When it comes to performance the Passat hits the ton in 9.22 seconds, 0.38 second faster than the Volvo. The Volvo however just edges it out in terms of top speed at 214kmph versus the VW's 213kmph. The two are similarly matched in terms of efficiency as well, the S60 returning 11.9kmpl in the city and 17.6kmpl on the highway for an overall figure of 13.325kmpl. The Passat does 12.2kmpl to the litre in city while stretching that out to 18.9kmpl on the highway for a slightly higher overall figure of 13.87kmpl.

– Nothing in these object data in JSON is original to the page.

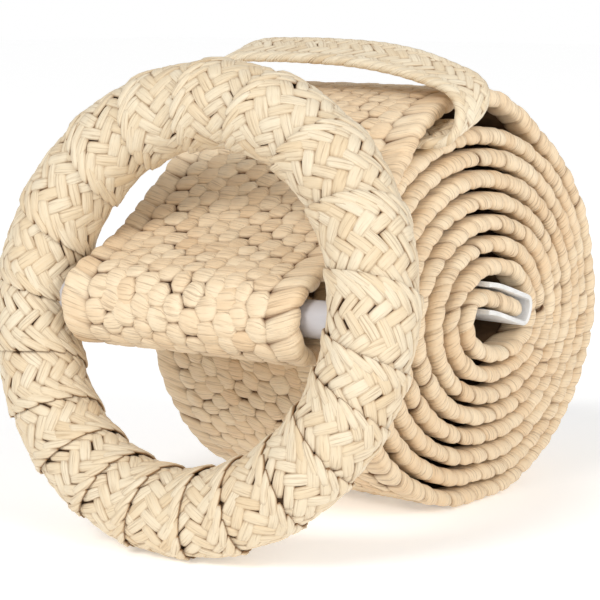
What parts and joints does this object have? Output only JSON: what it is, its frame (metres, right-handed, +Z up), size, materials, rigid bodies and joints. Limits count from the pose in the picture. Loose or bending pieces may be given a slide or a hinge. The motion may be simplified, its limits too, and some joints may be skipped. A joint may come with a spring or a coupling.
{
  "type": "raffia belt with a round slide buckle",
  "caption": "Woven raffia waist belt, rolled into a coil, with a raffia-wrapped round slide buckle and a plaited keeper.",
  "frame": {"origin": "middle of the belt's bounding box, at the height of the table it lies on", "axes": "+X along the coil's axis, out of the woven edge that shows the free end; -Y towards the buckle; +Z up"},
  "size_m": [0.0854, 0.1138, 0.0871],
  "materials": {
    "strap": "woven raffia, matt",
    "buckle_frame": "smooth moulded plastic",
    "buckle_wrap": "plaited raffia, matt",
    "keeper": "plaited raffia, matt",
    "end_binding": "white tape"
  },
  "bodies": {
    "belt": {"strap": "strap", "strap_front": "strap", "keeper": "keeper", "end_binding": "end_binding"},
    "buckle": {"buckle_frame": "buckle_frame", "buckle_wrap": "buckle_wrap"}
  },
  "joints": [
    {"name": "buckle_swing", "type": "hinge", "parent": "belt", "child": "buckle", "pos_m": [0, -0.04035, 0.04214], "axis": [0.9903, 0.1392, 0], "range_deg": [-7, 35]}
  ]
}
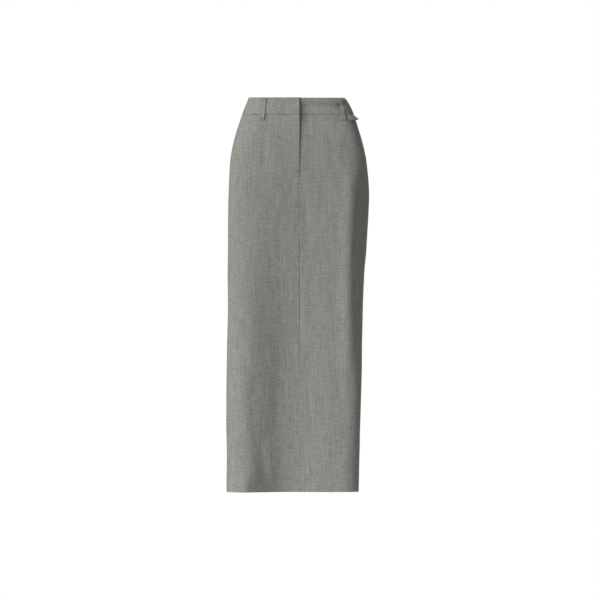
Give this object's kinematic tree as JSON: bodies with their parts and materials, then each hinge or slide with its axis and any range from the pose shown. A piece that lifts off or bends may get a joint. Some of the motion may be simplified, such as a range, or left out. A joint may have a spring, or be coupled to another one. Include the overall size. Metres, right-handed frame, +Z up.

The Volvo has oodles of character. It's gorgeous, both inside and out. It may not be an out and out driver's car but it is still involving. Most of all, it is a massive attention magnet, especially in burnt orange or flamenco red. This is one ride that's going to get you noticed.
The Passat on the other hand simply blends in. It's far more comfortable, performs slightly better and most importantly feels like an E-Class - for about a third of the money. And you get a lot of equipment as standard - cooled front seats with memory and massage functions for the driver, touch screen infotainment system and a reverse camera (Volvo's park assist cameras cost a huge 75 grand extra). All of this makes the Passat the better car here - it's a no-nonsense, bang for your buck car that will make you feel special.
Add in the fact that it is four lakh rupees cheaper than the Volvo, has a much better dealer and service network and the Passat is the obvious choice. So if you have 35 lakh rupees in your account and are bored of the stars, rings and propellers, this Volkswagen makes for an excellent alternative.